MamaBlogger365 – Mommy Queerest by Kimberly Dark

Always Let ‘Em See You Cry

My son, like a lot of men, doesn’t cry easily. On rare occasion, he does it though. Things affect him deeply and I’m grateful for that. It’s not big news that by the time a boy becomes a man, the tears don’t come as easy as they do for most women. Crying is not the only way to signal deep feeling, but it’s one way. Letting others see you cry is vulnerable – it can make the pain feel worse to have it witnessed. Sometimes, if we make conscious connections with other openhearted folks, witness eases pain.

Last month, when I attended the Butch Voices conference in Oakland, CA, I was reminded of the gendered patterns in how we show emotion. This is complicated business for a group of folks who live outside the traditional boundaries of gender – for those who make gender differently. Suddenly, there’s no model and that can be a scary great thing. That’s why folks come together, I think. They create and try on and work out ways of being in community – a community of conscious witness. I am not a person who expresses gender in a way that disturbs convention (well, not in a “butch” way at least). I attended that conference as an ally – butch women are my family after all: my lovers, partners and co-parents.

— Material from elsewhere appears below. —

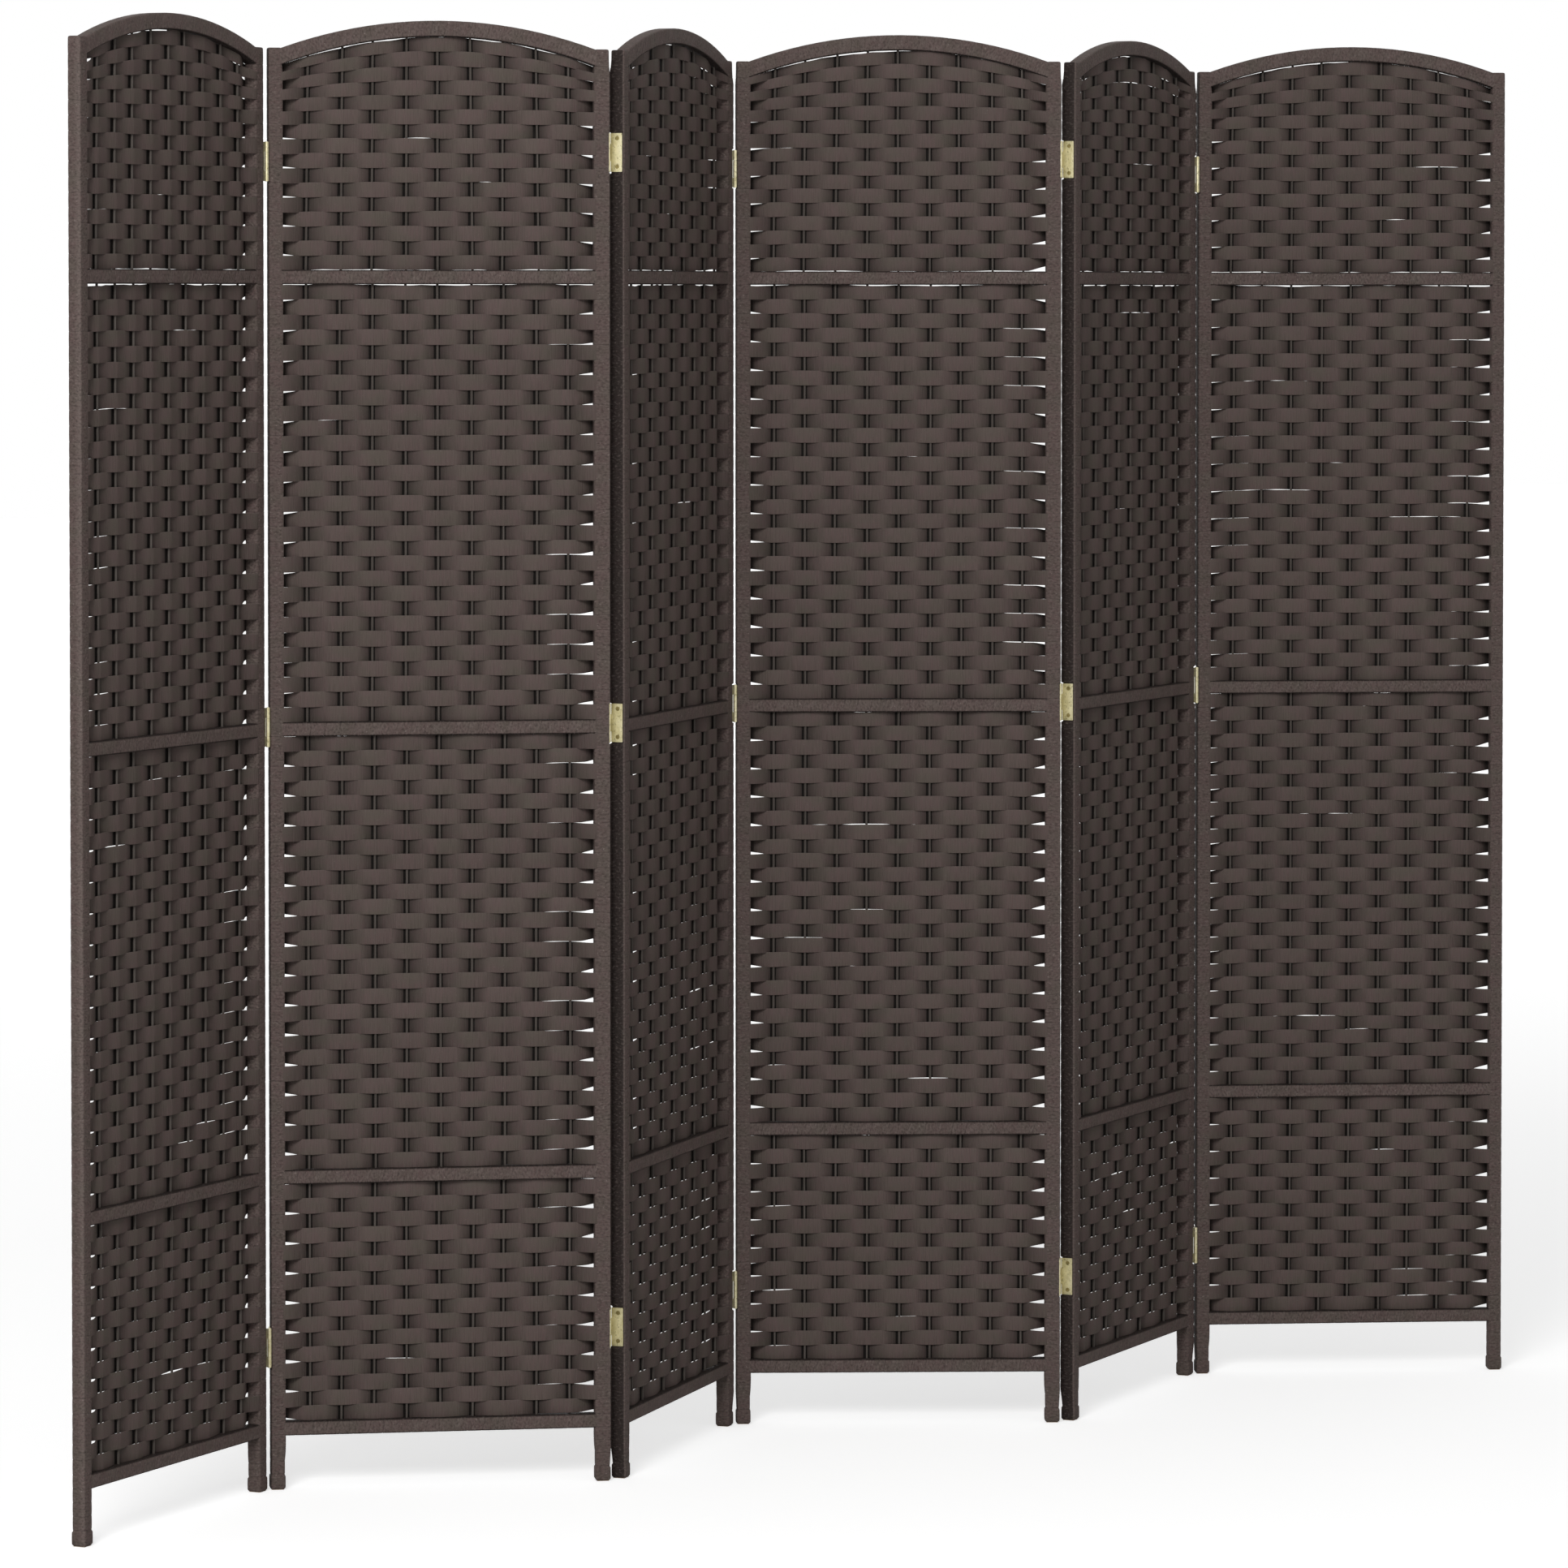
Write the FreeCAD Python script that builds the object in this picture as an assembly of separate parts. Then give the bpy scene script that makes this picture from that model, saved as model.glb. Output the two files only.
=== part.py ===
import FreeCAD, Part
import math
import os

from FreeCAD import Placement, Rotation, Vector

# Folding privacy screen: six framed panels of woven fibre strip, joined by brass butt hinges.
# Millimetres. +X runs along the standing screen, -Y is its front and +Z is up.
# The origin is on the floor, under the middle of the screen.
# Each panel is built in its own frame: x along the panel from its left end, y = 0 at mid depth.

# Overall sizes
panel_width = 396.0
post_height = 1668.0
arch_rise = 32.0

# Wooden posts and rails, bare sections
post_core_width = 14.0
post_core_depth = 14.0
rail_core_height = 14.0
rail_core_depth = 14.0
arch_core_height = 16.0
tenon_length = 9.0
tenon_height = 8.0
tenon_depth = 8.0
tenon_clearance = 0.1

# Heights of the cross rails' middles above the floor
bottom_rail_height = 71.0
lower_rail_height = 363.0
middle_rail_height = 882.0
upper_rail_height = 1404.0

# Fibre wrap round the posts and rails
wrap_thickness = 1.2
wrap_window_clearance = 0.2
wrap_floor_gap = 0.5
foot_band_height = 16.0
foot_band_thickness = 0.8
foot_band_chamfer = 0.7

# Upright stakes, which stand in drilled rails
stake_radius = 1.5
stake_pitch = 38.0
stakes_per_panel = 9
stake_seat_depth = 8.0
stake_hole_clearance = 0.1
stake_end_gap = 0.5

# Woven strips
strip_thickness = 1.2
strip_gap = 0.5
strip_stake_clearance = 0.25
strip_end_clearance = 0.2
strip_end_offset = 6.0
shortest_strip = 60.0
bottom_zone_rows = 16
lower_zone_rows = 29
upper_zone_rows = 29
arch_zone_rows = 16

# Which side of the first stake each zone's lowest strip passes: 1 is behind it, -1 in front of it
bottom_zone_first_side = -1
lower_zone_first_side = 1
upper_zone_first_side = 1
arch_zone_first_side = -1

# Butt hinges
hinge_height = 45.0
leaf_thickness = 1.2
leaf_edge_margin = 2.2
leaf_corner_radius = 0.8
closed_leaf_gap = 0.6
barrel_radius = 2.5
barrel_standoff = 0.1
middle_knuckle_height = 21.0
knuckle_end_clearance = 0.3
knuckle_side_clearance = 0.4
pin_radius = 1.2
pin_clearance = 0.05
pin_head_radius = 1.8
pin_head_thickness = 0.5

# Heights of the hinges' middles above the floor, and how far the top and bottom ones are staggered
bottom_hinge_height = 172.0
middle_hinge_height = 885.0
top_hinge_height = 1543.0
hinge_stagger = 6.0

# Countersunk wood screws
screw_spacing = 33.0
screw_length = 12.0
screw_shank_radius = 1.3
screw_tip_length = 2.5
screw_tip_radius = 0.3
screw_clearance = 0.05
screw_slot_width = 0.6
screw_slot_depth = 0.5
screw_slot_length = 3.0
pilot_hole_extra_depth = 0.5

# How the screen stands: each panel's turn from the run of the screen, in degrees, left to right
panel_turns = (28.0, -27.0, 36.0, -34.0, 29.0, -31.0)

# One overrun for cuts that pass right through
cut_overrun = 5.0

# Derived sizes
post_width = post_core_width + 2 * wrap_thickness
post_depth = post_core_depth + 2 * wrap_thickness
rail_height = rail_core_height + 2 * wrap_thickness
rail_depth = rail_core_depth + 2 * wrap_thickness
arch_height = arch_core_height + 2 * wrap_thickness
apex_height = post_height + arch_rise
post_core_height = post_height - wrap_thickness
inner_left = post_width
inner_right = panel_width - post_width
core_inner_left = post_width - wrap_thickness
core_inner_right = panel_width - core_inner_left
half_span = panel_width / 2 - post_width
arch_radius = (half_span ** 2 + arch_rise ** 2) / (2 * arch_rise)
arch_centre_height = apex_height - arch_radius
leaf_gap = 2 * leaf_thickness + closed_leaf_gap
pin_reach = post_depth / 2 + barrel_radius + barrel_standoff
leaf_width = pin_reach + post_depth / 2 - leaf_edge_margin
screw_head_radius = screw_shank_radius + leaf_thickness
strip_offset = stake_radius + strip_stake_clearance + strip_thickness / 2
cross_rail_heights = (
    bottom_rail_height,
    lower_rail_height,
    middle_rail_height,
    upper_rail_height,
)
first_stake = (panel_width - (stakes_per_panel - 1) * stake_pitch) / 2
stake_places = [first_stake + n * stake_pitch for n in range(stakes_per_panel)]
panel_count = len(panel_turns)


def box(x_range, y_range, z_range):
    """A box between two values on each axis."""
    size = (x_range[1] - x_range[0], y_range[1] - y_range[0], z_range[1] - z_range[0])
    return Part.makeBox(*size, Vector(x_range[0], y_range[0], z_range[0]))


def centred(width):
    """A range of this width round zero."""
    return (-width / 2, width / 2)


def around(middle, width):
    """A range of this width round a middle."""
    return (middle - width / 2, middle + width / 2)


def upright_rod(x, radius, z_range):
    """A vertical rod on the panel's mid plane."""
    return Part.makeCylinder(radius, z_range[1] - z_range[0], Vector(x, 0, z_range[0]))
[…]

Sharon Bridgforth was one of the conference keynote speakers and her presentation stays with me. Part poetic, part self-revelatory – she brought up many tears in the audience. The timing for these tears was perfect. Of course, it’s always a good time for self-revelation and Bridgforth is a gifted educator in part because she reveals what’s important to her. It’s no small act. More than that, however, some of the folks at Butch Voices were feeling conflict over the mission, vision and values of the group, the way people treat one another. Bridgforth reminded the audience that love is the answer to every question. People felt this simple truth. And many of them cried.

She also reminded the audience that how we are in small moments speaks of how we are in the world. Indeed, this is what keeps me practicing skills I will never master. This is what keeps me bumbling along in full view of my son and those I care about. I don’t hope to be a role model as much as I hope to be a movement model. There are challenges to my integrity all the time and many of them can be addressed by my ability to move off of my precious position – to reframe what I think and what I will say and do as a result.

When it come to parenting – just as with building community – it’s important to let ‘em see you cry. It’s an ironic topic in the context of Butch Voices, since most tough folks (masculine or not) have been socialized not to cry. I respect every tear I saw at Butch Voices all the more for that reason. There’s a parallel challenge, I think, in letting tears into the room when parenting a boy child, too. We have to consciously reframe tears as a show of emotion – nothing more. Whether it’s my tears or my son’s tears, we’re involved in a gendered story. We need unlearn the rehearsed stories of crying: that it’s a weakness, a manipulation, something to be fixed, shameful, etc. When we put those interpretations aside, we’re just left with an understanding of what’s important to one another. And that’s something we can work with.

When my son was young, the bedtime story was part of our evening ritual. Like many children, he’d often want to hear the same story over and over again. He loved to anticipate his favorite lines or his favorite pictures in the book. One of the books in our usual rotation was The Story of Ruby Bridges by Robert Coles (Scholastic Press 1995). The book chronicles the first days of Ruby Bridges’ first grade year, 1960, at Frantz Elementary in New Orleans. She was only six years old – a year older than my son when I bought him the book. She was the first and youngest child to be escorted by federal marshals into a terribly dangerous situation every day. At that tender age, she was doing the work of desegregation – a job we have yet to finish in American schools today.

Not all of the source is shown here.